Zaten gelinen noktada TC için Kürt sorunu ve çözümü de artık kesinlikle ‘sınır ötesi’ bir sorun, bir Ortadoğu sorunu ve bu yüzden çözümünü sadece içeride aramıyor, Barzani’yi de katıyor. Bu köşede asıl düğümün Kürtlerin lideri olarak Barzani veya Öcalan ikileminde yattığını söyleyip duruyorum. Başbakan “çözüm mözüm yok” derken, gelişmeler “çözüm Barzani, mözüm Öcalan” yönünü gösteriyor gibi. Belediyelere kayyumla filan sorun daha fazla kanatılırken mözüm’ün de ucu gösterilmiş gibi yapılıyor olabilir mi?

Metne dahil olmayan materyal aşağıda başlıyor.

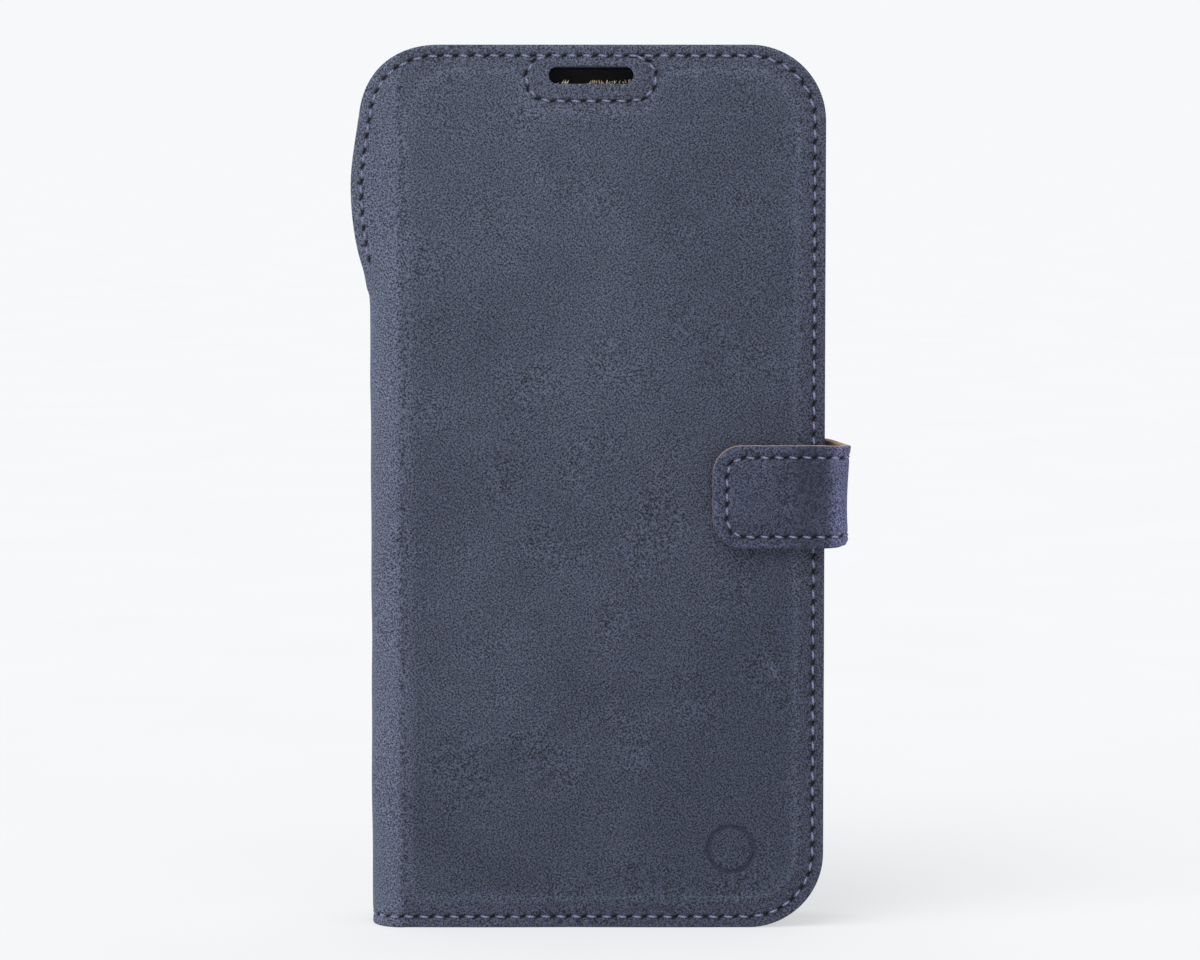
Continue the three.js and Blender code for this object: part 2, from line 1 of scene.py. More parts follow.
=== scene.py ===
"""The looks of the phone wallet case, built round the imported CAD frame.

Lengths are millimetres and become metres when a mesh is made. Plan positions count from the phone's
centre line, and every leather or lining sheet is drawn flat, as (u, z), before it is bent round the spine
or along the strap. Depth counts inward from the case's outermost face.
"""
import math

import bmesh
import bpy
import numpy as np
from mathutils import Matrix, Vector
from mathutils.geometry import delaunay_2d_cdt
from mathutils.kdtree import KDTree


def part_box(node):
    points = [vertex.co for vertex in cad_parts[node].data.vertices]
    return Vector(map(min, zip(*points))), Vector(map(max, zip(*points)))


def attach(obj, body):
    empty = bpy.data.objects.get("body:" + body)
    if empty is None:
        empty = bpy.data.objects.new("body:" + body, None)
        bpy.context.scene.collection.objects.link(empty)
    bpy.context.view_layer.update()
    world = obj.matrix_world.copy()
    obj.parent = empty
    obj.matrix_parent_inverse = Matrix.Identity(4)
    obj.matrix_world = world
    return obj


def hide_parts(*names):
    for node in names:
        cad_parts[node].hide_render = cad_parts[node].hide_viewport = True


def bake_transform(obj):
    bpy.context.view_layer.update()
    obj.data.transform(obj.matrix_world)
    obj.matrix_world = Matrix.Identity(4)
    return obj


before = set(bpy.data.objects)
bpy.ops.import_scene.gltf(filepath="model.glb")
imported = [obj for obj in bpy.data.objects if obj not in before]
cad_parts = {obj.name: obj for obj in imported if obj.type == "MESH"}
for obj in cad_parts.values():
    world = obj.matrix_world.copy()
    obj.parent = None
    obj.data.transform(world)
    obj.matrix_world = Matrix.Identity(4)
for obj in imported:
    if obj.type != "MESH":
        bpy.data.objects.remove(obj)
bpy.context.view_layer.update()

MM = 0.001
RANDOM = np.random.default_rng(7)


def cad(node):
    """Lowest and highest corner of a CAD node, in millimetres."""
    low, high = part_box(node)
    return np.array(low) / MM, np.array(high) / MM


# ---- Driving places, read from the frame, and driving sizes ----

COVER_LOW, COVER_HIGH = cad("cover_leather")
BACK_HIGH = cad("back_leather")[1]
SPINE_LOW, SPINE_HIGH = cad("spine_leather")
TRAY_LOW, TRAY_HIGH = cad("phone_tray")
BOARD_LOW, BOARD_HIGH = cad("cover_board")
BACK_BOARD_LOW, BACK_BOARD_HIGH = cad("back_board")
FLAP_LOW, FLAP_HIGH = cad("strap_flap_leather")
MAGNET_LOW, MAGNET_HIGH = cad("strap_magnet")

MID_X = (TRAY_LOW[0] + TRAY_HIGH[0]) / 2
FRONT = COVER_LOW[1]
REAR = BACK_HIGH[1]
SPINE_FACE = SPINE_LOW[0] - MID_X
FREE = COVER_HIGH[0] - MID_X
TOP = COVER_HIGH[2]
SPINE_TOP = SPINE_HIGH[2]
BACK_TOP = BACK_HIGH[2]

BEND_RADIUS = 6.5
FOLD = SPINE_FACE + BEND_RADIUS
HALF_SPINE = (REAR - FRONT) / 2 - BEND_RADIUS
SEAM = FOLD - BEND_RADIUS * math.pi / 2 - HALF_SPINE
CORNER = 14.5
BACK_CORNER = 6.0

LEATHER = 1.1
LINING = 0.55
SKIVE = 0.4
STITCH_INSET = 2.1
STITCH_PITCH = 2.95
GROOVE = 0.16
HOLE_DEPTH = 0.55
BOARD_RISE = 0.34
EDGE_ROUND = 0.45
RUB_REACH = 1.1


# ---- Curves in the flat ----

def line(*points):
    return np.array(points, float)


def arc(cx, cz, radius, start, end, steps=24):
    angles = np.radians(np.linspace(start, end, steps + 1))
    return np.stack([cx + radius * np.cos(angles), cz + radius * np.sin(angles)], 1)


def bezier(a, b, c, d, steps=24):
    t = np.linspace(0, 1, steps + 1)[:, None]
    a, b, c, d = (np.array(p, float) for p in (a, b, c, d))
    return (1 - t) ** 3 * a + 3 * (1 - t) ** 2 * t * b + 3 * (1 - t) * t * t * c + t ** 3 * d


def chain(*runs):
    """One run out of several that follow on, with no point twice."""
    whole = np.concatenate(runs)
    keep = np.r_[True, np.linalg.norm(np.diff(whole, axis=0), axis=1) > 1e-6]
    return whole[keep]


def lengths(run):
    return np.r_[0, np.cumsum(np.linalg.norm(np.diff(run, axis=0), axis=1))]


def spaced(run, gap, trim=0.0):
    """Points an even gap apart along a run, ends included, after trimming both ends."""
    at = lengths(run)
    count = max(int(round((at[-1] - 2 * trim) / gap)), 1)
    where = np.linspace(trim, at[-1] - trim, count + 1)
    return np.stack([np.interp(where, at, run[:, i]) for i in (0, 1)], 1)


def directions(run):
    along = np.gradient(run, axis=0)
    return along / np.maximum(np.linalg.norm(along, axis=1, keepdims=True), 1e-9)


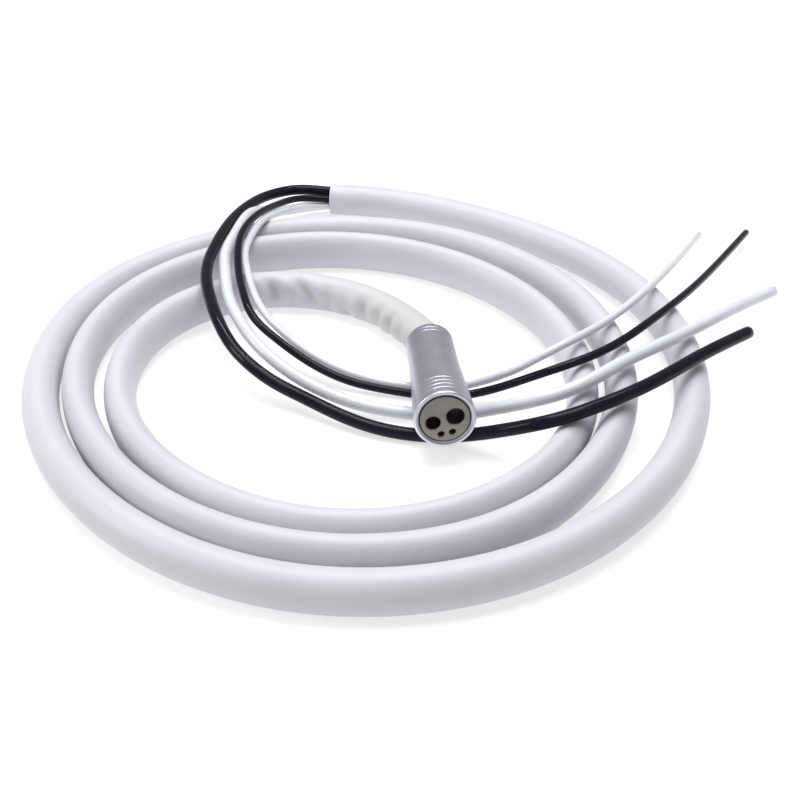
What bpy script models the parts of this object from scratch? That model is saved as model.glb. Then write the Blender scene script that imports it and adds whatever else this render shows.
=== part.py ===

Evet “çözüm mözüm yok” dedikten sonra yetmemiş, “ya herro ya merro” diye postalarını da koymuşlardı. “Çözüm ya da mözüm” Türkçedir; “ya herro ya merro” Kürtçedir, “ya git ya gitme” demektir. Asıl çözüm elbette, “ya merro ya merro” diyebilmektir.

Emekçiler, ezilenler yeterince kurban vermiştir. Kurban bayramının ilk gününün 12 Eylül olması ise yeterince acıdır.